A certain transfer from Hawaii gets mentioned.

Cornerback Nick Nelson before Wisconsin’s spring game in April.
Cornerback Nick Nelson before Wisconsin’s spring game in April.
Patrick Barron

Owen Riese: Nick Nelson. I'm sure we've all read the reports online about his rave reviews this spring and now even rumblings about being a possible early entrant into the NFL Draft are kicking up. Let's see if the hype is real.

Dylan Deich: I’m 1,000 percent aboard the Leon Jacobs hype train. The Badgers’ 3-4 scheme and Jacobs’s freakish athleticism should be a perfect marriage. I think he’ll make it much easier to forget that T.J. Watt and Vince Biegel are no longer sporting the Motion W.

Mike Fiammetta: I’d love to offer a unique contribution here, but I gotta go Nelson. Wisconsin fans have been waiting to see what he’d bring to the Badgers’ secondary since his transfer, which feels like ages ago after he had to sit out last season. If Nelson’s able to exceed Sojourn Shelton’s performance at corner, UW’s defense could go from stout as ever to something truly next-level.

Ryan Mellenthin: Nick Nelson. Given Jack Cichy’s season-ending injury, I thought I would be picking from the group of linebackers that will be in the mix this year. With all of the injuries last season, we’ve all seen what they can do, which turns my attention to Nelson. The Hawaii transfer is receiving nothing by praise from all directions heading into 2017. Wisconsin’s 2016 defensive backfield of Shelton, Derrick Tindal, D’Cota Dixon, and Leo Musso was a solid bunch, but this year’s version with Nelson (and Natrell Jamerson) is supposed to exceed last year’s. One of the biggest knocks on Shelton throughout his college career was his size: 5’9, 168 pounds. Nelson is a “bigger” corner at 5’11, 208 pounds, giving him a 40-pound advantage over his predecessor and making it easier for him to match up against bigger receivers without giving up any of the speed required to excel at the position.

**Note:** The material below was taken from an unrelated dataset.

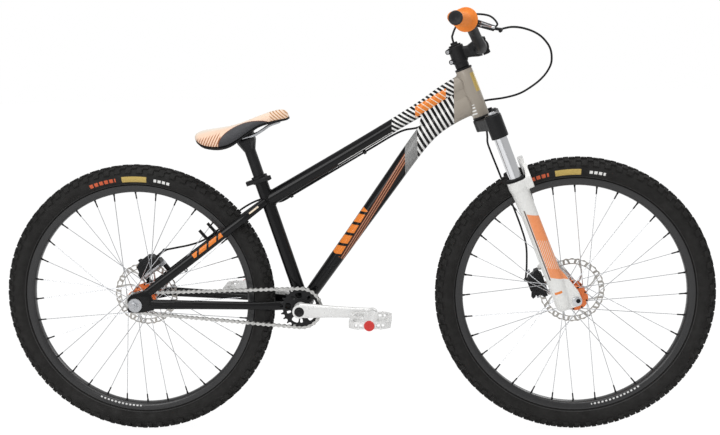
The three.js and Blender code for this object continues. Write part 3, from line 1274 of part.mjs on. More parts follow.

Neal Olson: Ho boy, not sure it’s worth going out on a limb to say anyone other than Nelson. Considering he is the least-known quantity of any Badger defenders, I think he is the most likely one to exceed expectations. However, the hype train is quickly generating such momentum that we are fast approaching “anything short of All-American and leading the country in interceptions is a disappointment” territory. I will couch this Nelson breakout talk with the presence of Tindal. “DT” has the ability to lock things down on one side of the secondary; as such, teams will have no choice but to test Nelson on the other side. If he responds to the challenge, the Badger defense will be formidable.

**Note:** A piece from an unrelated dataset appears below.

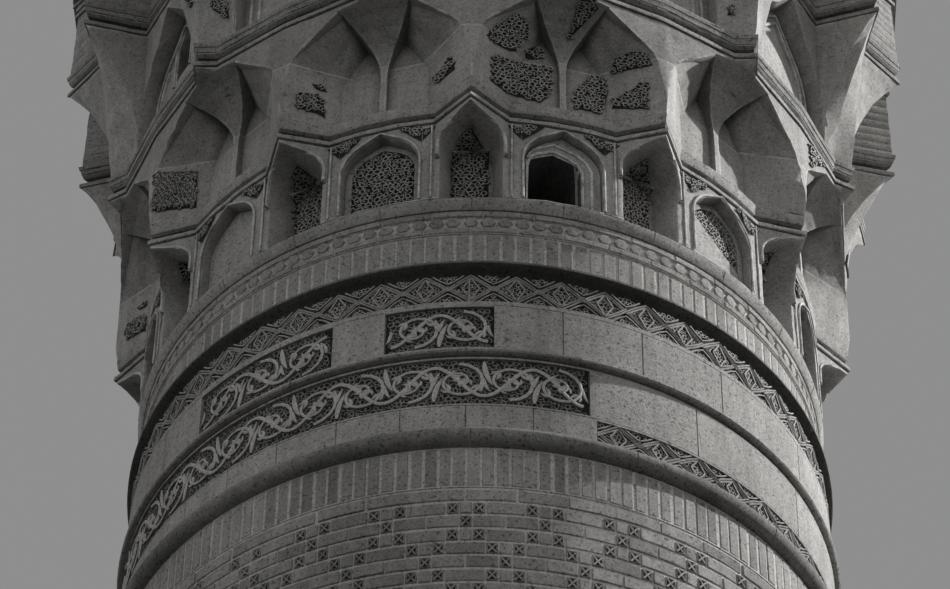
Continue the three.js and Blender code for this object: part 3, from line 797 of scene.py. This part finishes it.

Jake Kocorowski: Going with Nelson for my pick because of everything everyone said above. Also, during fall camp, it seemed like nearly every single practice there’d be some pass break-up or play he’d make. I’m not just intrigued to see how offenses game-plan against him in the secondary, but also his prowess as a punt returner.

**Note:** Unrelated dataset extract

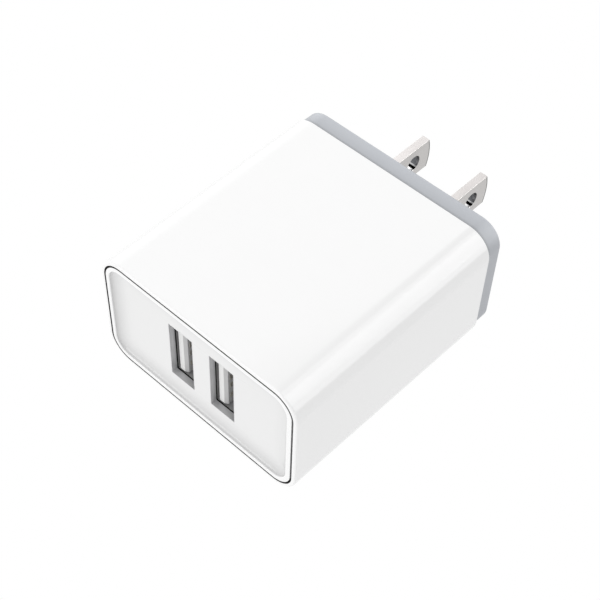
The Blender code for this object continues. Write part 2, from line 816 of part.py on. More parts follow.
def build_bobbin(centre, bore, former):
    """A former with two flanges, and a pin rail under each flange that stands on the board."""
    length = 2 * FLANGE_SPREAD + FLANGE_THICKNESS
    bobbin = block(
        "transformer_bobbin",
        (length, *former),
        centre,
        "bobbin_black",
    )
    rail_height = MIDDLE + SEAT + RAIL_SIZE[2] / 2
    web_top = centre.z - CORE_THICKNESS / 2 - GAP
    web_low = rail_height
    for sign in (-1, 1):
        flange = block(
            f"bobbin_flange_{sign}",
            (FLANGE_THICKNESS, *FLANGE_SIZE),
            centre + Vector((sign * FLANGE_SPREAD, 0, 0)),
        )
        rail = block(
            f"bobbin_rail_{sign}",
            RAIL_SIZE,
            Vector((centre.x + sign * RAIL_SPREAD, centre.y, rail_height)),
        )
        web = block(
            f"bobbin_web_{sign}",
            (*WEB_SIZE, web_top - web_low),
            Vector((centre.x + sign * WEB_SPREAD, centre.y, (web_top + web_low) / 2)),
        )
        join(bobbin, flange, rail, web)
    for number, spot in enumerate(COMPONENT_LEADS["transformer_bobbin"]):
        join(bobbin, drop_lead(f"bobbin_pin_{number}", spot, SEAT + OVERLAP))
    tunnel = block("bobbin_tunnel", (2 * length, *bore), centre)
    cut(bobbin, tunnel)


def build_capacitor(name, radius, height, finish):
    """An electrolytic can with a rolled edge above its seal, standing on two leads."""
    leads = COMPONENT_LEADS[name]
    middle = [(a + b) / 2 for a, b in zip(*leads)]
    profile = [
        (0, height),
        (radius - CAN_EDGE, height),
        (radius, height - CAN_EDGE),
        (radius, CAN_CRIMP + CAN_EDGE),
        (radius - CAN_EDGE, CAN_CRIMP),
        (radius, CAN_CRIMP - CAN_EDGE),
        (radius, CAN_EDGE),
        (radius - CAN_EDGE, 0),
        (0, 0),
    ]
    can = turned(name, profile, place(*middle, SEAT), finish)
    for number, spot in enumerate(leads):
        join(can, drop_lead(f"{name}_lead_{number}", spot, SEAT + OVERLAP))


def build_axial(name, radius, length):
    """An axial body standing on end: one lead straight down, the other bent over and down beside it."""
    near, beside = COMPONENT_LEADS[name]
    seat = SEAT + AXIAL_LIFT
    edge = 0.3 * radius
    profile = [
        (0, length),
        (radius - edge, length),
        (radius, length - edge),
        (radius, edge),
        (radius - edge, 0),
        (0, 0),
    ]
    body = turned(name, profile, place(*near, seat), "resistor_green", steps=12)
    join(body, drop_lead(f"{name}_lead_0", near, seat + OVERLAP))
    top = seat + length
    crest = top + AXIAL_CREST
    bend = [
        place(*near, top - OVERLAP),
        place(*near, crest),
        place(*beside, crest),
        place(*beside, LEAD_END),
    ]
    join(body, wire(f"{name}_lead_1", bend, LEAD_RADIUS))


def build_disc_capacitor():
    """A coated ceramic disc on edge, on two leads that come out of its lower side."""
    near, far = COMPONENT_LEADS["y_capacitor"]
    middle = [(a + b) / 2 for a, b in zip(near, far)]
    height = BOARD_TOP + DISC_RADIUS + DISC_LIFT
    centre = place(*middle, height)
    disc = rod(
        "y_capacitor",
        DISC_RADIUS,
        centre - Vector((DISC_HALF, 0, 0)),
        centre + Vector((DISC_HALF, 0, 0)),
        "X",
        "disc_blue",
        segments=20,
    )
    rounding = disc.modifiers.new("rounding", "BEVEL")
    rounding.width = DISC_ROUND
    rounding.segments = 2
    rounding.limit_method = "ANGLE"
    rounding.angle_limit = radians(60)
    for number, spot in enumerate((near, far)):
        join(disc, drop_lead(f"y_capacitor_lead_{number}", spot, height - DISC_LEAD_TOP))


def build_chip(name, size, spot, legs, leg_pitch, leg_width, turn):
    """A moulded package lying on the board, with flat legs along its two long sides."""
    body_low = SEAT + CHIP_LIFT
    across, depth = spot
    shape = (size[1], size[0]) if turn else (size[0], size[1])
    chip = block(
        name,
        (*shape, size[2]),
        place(across, depth, body_low + size[2] / 2),
        "mould_black",
        axis="Z",
        corner=CHIP_CORNER,
        corner_steps=1,
        ends=((1, CHIP_EDGE, 1),),
    )
    for number in range(legs):
        along = (number - (legs - 1) / 2) * leg_pitch
        reach = size[1] + 2 * LEG_REACH
        bar = (leg_width, reach) if not turn else (reach, leg_width)
        offset = (along, 0) if not turn else (0, along)
        leg = block(
            f"{name}_leg_{number}",
            (*bar, LEG_THICKNESS),
            place(across + offset[0], depth + offset[1], SEAT + LEG_THICKNESS / 2),
        )
        join(chip, leg)


def build_barrier():
    """The sheet that keeps the mains side apart from the 5 V side."""
    high = CAVITY[1] / 2 - 2 * GAP
    block(
        "insulation_barrier",
        (BOARD_WIDTH, BARRIER_THICKNESS, high - SEAT),
        place(0, BARRIER_DEPTH, (SEAT + high) / 2),
        "barrier_white",
        corner=BARRIER_CORNER,
        corner_steps=4,
    )


def build_supply():
    """What stands on the board."""
    for name, (radius, height, finish) in CANS.items():
        build_capacitor(name, radius, height, finish)
    for name, (radius, length) in AXIALS.items():
        build_axial(name, radius, length)
    build_disc_capacitor()
    for name, details in CHIPS.items():
        build_chip(name, *details)


def main():
    build_sleeve()
    build_front_panel()
    build_rear_cap()
    build_blades()
    build_blade_retainer()
    build_contact_springs()
    for side, centre in port_centres().items():
        build_receptacle(side, centre)
    build_board()
    build_transformer()
    build_supply()
    build_barrier()


main()
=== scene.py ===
"""Looks of a two-port USB wall charger lying on its broad face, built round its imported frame.

Frame, in metres: X runs across the body, Y from the port face (-Y) to the blade tips (+Y), Z is up.
Depths are measured back from the port face, and insets inwards from the body's outline.
"""

from math import asin, cos, pi, radians, sin, tan

import bmesh
import bpy
from mathutils import Matrix, Quaternion, Vector
from mathutils.geometry import tessellate_polygon


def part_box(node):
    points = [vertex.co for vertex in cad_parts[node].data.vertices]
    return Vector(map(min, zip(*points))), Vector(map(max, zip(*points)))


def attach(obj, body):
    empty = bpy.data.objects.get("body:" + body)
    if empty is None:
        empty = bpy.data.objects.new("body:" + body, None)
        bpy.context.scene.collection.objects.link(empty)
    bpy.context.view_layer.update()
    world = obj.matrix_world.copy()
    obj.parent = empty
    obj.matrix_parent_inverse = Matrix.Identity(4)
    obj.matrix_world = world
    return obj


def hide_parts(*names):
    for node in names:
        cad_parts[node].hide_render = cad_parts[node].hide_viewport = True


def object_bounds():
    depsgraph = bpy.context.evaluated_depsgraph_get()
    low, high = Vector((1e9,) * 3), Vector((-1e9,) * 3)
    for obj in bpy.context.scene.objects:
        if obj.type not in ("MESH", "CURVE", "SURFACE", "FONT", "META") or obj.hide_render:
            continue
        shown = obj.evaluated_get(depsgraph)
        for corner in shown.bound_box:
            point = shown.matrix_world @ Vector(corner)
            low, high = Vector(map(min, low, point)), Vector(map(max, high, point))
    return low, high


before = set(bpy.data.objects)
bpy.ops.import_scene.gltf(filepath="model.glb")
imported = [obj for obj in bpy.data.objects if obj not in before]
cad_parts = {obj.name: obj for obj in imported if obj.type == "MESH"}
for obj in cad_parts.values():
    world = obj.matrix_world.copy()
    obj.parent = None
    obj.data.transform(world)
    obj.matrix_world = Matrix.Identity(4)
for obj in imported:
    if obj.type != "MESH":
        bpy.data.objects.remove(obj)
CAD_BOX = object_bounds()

MM = 0.001

# Where the frame puts things
SLEEVE_LOW, SLEEVE_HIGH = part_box("housing_sleeve")
CAP_LOW, CAP_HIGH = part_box("rear_cap")
SIDES = ("left", "right")
FRONT = SLEEVE_LOW.y
BODY_MIDDLE = (SLEEVE_LOW + SLEEVE_HIGH) / 2
DRAFT = 0.35 * MM
HALF_WIDTH = (SLEEVE_HIGH.x - SLEEVE_LOW.x) / 2 - DRAFT
HALF_HEIGHT = (SLEEVE_HIGH.z - SLEEVE_LOW.z) / 2 - DRAFT
SLEEVE_LENGTH = SLEEVE_HIGH.y - FRONT
WALL_FACE = CAP_HIGH.y - FRONT
PANEL_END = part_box("front_panel")[1].y - FRONT

# Body
BODY_CORNER = 4.64 * MM
CORNER_STEPS = 20
ROUND_STEPS = 6
SLEEVE_WALL = 1.6 * MM
FRONT_ROUND = 0.35 * MM
REAR_ROUND = 0.08 * MM
RIM_THICKNESS = 0.71 * MM
RIM_ROUND = 0.03 * MM
CLEARANCE = 0.06 * MM

# Front panel
SEAM = 0.34 * MM
PANEL_DEPTH = 2.25 * MM
PANEL_RIM = 0.84 * MM
PANEL_OUTER_ROUND = 0.04 * MM
PANEL_INNER_ROUND = 0.16 * MM
DISH_DEPTH = 1.05 * MM
DISH_SHIFT = (-0.16 * MM, -0.08 * MM)
DISH_COVE = 2.5 * MM
COVE_STEPS = 16
SKIRT_WALL = 1.0 * MM
OPENING_ROUND = 0.04 * MM
OPENING_CORNER = 0.15 * MM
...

Alongside Jacobs, fellow redshirt senior Garret Dooley could have a huge 2017. Both he and Jacobs have locked down the starting outside linebacker spots for Tim Tibesar’s position group. Dooley filled in well for an injured Biegel last year and earned considerable reps in 2016. Trying to replace 15.5 sacks and 21.5 tackles for loss from both Biegel and Watt last year, however, it’s a need rather than a luxury to have him continue his progression and the precedent set by this group the past few seasons.